→ **SHORT TASK**
Check every line below for the word "starting" and show those that hold it.

[Scripts that build objects]
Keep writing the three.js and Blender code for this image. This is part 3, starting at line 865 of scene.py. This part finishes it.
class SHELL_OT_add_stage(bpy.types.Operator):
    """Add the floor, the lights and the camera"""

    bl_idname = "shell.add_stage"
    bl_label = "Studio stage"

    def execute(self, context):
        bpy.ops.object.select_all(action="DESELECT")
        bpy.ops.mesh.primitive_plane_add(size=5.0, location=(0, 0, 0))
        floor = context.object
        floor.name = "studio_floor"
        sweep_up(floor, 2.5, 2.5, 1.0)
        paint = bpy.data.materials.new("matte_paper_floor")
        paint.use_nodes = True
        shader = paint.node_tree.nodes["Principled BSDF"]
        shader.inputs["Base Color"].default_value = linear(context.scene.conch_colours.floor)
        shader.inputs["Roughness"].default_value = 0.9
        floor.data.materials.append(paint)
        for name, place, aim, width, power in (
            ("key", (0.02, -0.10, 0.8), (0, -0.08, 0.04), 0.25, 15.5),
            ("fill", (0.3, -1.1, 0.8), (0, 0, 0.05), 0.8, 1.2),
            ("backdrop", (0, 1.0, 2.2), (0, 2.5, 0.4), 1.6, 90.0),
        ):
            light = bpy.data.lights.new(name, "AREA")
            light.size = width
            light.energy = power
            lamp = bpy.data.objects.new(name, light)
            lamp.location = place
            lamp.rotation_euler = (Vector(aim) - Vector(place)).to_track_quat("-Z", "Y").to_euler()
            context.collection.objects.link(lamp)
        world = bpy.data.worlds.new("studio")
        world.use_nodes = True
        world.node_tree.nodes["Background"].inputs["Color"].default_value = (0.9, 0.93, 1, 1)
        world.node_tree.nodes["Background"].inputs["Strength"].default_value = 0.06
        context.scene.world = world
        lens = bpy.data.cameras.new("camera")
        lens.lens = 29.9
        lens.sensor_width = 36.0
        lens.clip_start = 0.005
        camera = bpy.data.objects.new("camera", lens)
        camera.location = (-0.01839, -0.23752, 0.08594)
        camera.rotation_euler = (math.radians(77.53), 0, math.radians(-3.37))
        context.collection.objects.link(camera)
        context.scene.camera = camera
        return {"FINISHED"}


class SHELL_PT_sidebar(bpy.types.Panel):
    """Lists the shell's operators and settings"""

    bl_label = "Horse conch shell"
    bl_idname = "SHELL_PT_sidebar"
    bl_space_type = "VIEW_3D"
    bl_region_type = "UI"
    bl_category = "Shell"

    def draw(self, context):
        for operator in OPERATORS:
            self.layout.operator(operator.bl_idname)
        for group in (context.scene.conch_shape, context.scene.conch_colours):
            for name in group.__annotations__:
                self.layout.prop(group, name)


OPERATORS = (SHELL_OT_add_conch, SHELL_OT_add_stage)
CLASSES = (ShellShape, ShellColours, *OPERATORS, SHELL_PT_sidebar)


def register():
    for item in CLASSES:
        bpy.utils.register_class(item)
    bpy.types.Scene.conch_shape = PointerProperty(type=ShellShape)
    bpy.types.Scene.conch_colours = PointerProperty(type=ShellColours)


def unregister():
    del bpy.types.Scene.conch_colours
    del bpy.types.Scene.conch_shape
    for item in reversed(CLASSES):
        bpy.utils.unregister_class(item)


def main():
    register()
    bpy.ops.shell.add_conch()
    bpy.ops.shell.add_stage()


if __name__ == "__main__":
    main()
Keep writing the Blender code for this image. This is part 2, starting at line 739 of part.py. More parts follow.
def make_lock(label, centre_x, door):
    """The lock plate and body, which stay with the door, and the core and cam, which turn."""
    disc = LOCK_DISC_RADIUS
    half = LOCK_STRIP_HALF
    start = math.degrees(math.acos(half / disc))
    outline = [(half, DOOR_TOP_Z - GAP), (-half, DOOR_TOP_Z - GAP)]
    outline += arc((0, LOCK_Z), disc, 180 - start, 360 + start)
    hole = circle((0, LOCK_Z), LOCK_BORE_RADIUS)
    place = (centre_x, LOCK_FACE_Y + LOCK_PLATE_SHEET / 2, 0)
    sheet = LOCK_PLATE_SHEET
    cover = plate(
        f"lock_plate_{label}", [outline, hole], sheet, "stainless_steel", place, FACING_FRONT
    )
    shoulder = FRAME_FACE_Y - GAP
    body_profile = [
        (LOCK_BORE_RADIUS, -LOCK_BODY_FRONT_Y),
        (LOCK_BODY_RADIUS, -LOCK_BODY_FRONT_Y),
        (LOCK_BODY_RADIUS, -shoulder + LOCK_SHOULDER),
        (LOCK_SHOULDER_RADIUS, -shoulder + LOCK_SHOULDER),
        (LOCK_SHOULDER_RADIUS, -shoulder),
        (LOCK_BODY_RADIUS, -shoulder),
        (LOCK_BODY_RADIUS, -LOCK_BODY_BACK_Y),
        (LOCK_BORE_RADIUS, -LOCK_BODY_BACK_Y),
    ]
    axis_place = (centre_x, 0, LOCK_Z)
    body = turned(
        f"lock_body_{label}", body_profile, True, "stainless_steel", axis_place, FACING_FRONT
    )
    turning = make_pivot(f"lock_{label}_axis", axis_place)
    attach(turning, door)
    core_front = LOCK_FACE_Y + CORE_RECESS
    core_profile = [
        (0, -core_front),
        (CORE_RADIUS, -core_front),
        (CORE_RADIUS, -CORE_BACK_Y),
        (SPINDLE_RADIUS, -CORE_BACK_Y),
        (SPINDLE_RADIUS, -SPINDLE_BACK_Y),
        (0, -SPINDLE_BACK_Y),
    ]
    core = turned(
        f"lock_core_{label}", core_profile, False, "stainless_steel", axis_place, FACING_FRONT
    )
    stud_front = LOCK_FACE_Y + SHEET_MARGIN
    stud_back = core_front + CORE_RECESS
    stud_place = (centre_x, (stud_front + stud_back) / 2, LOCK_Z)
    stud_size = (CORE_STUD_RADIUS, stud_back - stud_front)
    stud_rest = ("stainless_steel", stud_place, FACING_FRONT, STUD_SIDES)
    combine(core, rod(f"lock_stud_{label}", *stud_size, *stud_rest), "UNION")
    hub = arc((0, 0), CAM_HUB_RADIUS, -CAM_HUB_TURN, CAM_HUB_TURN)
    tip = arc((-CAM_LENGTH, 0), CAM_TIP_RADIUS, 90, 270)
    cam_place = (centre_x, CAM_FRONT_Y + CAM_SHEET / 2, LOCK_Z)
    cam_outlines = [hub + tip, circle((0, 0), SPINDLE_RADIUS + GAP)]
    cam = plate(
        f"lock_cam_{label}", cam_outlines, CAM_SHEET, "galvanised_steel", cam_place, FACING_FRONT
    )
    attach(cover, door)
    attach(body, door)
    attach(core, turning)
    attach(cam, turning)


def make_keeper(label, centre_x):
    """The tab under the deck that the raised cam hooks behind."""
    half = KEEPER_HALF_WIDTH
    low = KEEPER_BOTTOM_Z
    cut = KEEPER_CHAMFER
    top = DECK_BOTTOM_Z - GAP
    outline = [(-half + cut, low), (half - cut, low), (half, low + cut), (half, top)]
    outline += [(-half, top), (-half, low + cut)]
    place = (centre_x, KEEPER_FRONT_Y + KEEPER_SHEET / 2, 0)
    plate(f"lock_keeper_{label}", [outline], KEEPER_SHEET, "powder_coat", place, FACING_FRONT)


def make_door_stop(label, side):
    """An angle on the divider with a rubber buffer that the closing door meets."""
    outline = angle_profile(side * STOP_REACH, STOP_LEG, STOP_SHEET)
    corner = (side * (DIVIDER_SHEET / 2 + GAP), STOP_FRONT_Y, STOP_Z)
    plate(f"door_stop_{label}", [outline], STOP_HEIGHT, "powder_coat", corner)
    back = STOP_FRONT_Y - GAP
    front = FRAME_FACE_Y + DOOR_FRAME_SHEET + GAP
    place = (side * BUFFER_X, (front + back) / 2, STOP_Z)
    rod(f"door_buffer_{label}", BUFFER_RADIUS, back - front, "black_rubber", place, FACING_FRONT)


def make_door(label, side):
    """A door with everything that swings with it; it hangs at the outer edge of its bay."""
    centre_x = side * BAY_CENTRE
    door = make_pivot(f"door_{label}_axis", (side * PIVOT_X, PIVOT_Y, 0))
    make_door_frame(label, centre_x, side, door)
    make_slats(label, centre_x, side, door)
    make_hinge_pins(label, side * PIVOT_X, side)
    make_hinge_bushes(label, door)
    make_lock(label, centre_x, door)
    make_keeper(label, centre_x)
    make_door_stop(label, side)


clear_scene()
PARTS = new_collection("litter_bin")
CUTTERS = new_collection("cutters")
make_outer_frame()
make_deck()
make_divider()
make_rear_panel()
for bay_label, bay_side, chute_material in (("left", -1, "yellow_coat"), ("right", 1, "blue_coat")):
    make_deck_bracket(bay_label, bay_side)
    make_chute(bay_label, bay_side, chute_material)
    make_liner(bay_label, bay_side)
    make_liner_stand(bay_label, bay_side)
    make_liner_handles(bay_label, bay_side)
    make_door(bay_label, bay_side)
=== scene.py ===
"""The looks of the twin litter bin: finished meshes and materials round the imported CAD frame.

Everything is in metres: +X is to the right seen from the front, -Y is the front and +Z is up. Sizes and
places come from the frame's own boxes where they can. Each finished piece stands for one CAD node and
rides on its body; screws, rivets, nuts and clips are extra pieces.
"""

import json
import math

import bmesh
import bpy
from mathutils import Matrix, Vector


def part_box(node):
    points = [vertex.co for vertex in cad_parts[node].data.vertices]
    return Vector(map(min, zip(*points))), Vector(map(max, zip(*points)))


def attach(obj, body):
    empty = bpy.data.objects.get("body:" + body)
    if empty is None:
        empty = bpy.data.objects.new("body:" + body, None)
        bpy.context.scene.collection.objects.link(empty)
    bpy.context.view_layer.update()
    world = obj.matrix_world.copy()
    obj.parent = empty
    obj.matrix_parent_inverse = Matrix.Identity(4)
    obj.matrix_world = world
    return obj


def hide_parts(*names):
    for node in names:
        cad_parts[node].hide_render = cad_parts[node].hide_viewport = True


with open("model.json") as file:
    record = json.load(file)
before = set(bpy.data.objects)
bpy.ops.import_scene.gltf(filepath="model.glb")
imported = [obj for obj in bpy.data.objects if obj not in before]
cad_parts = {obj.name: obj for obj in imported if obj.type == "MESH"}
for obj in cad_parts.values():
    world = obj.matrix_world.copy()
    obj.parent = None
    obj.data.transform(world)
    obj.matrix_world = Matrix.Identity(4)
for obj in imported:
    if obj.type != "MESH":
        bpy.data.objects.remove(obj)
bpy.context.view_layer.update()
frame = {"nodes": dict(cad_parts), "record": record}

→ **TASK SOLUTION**
Keep writing the three.js and Blender code for this image. This is part 3, starting at line 865 of scene.py. This part finishes it.
Keep writing the Blender code for this image. This is part 2, starting at line 739 of part.py. More parts follow.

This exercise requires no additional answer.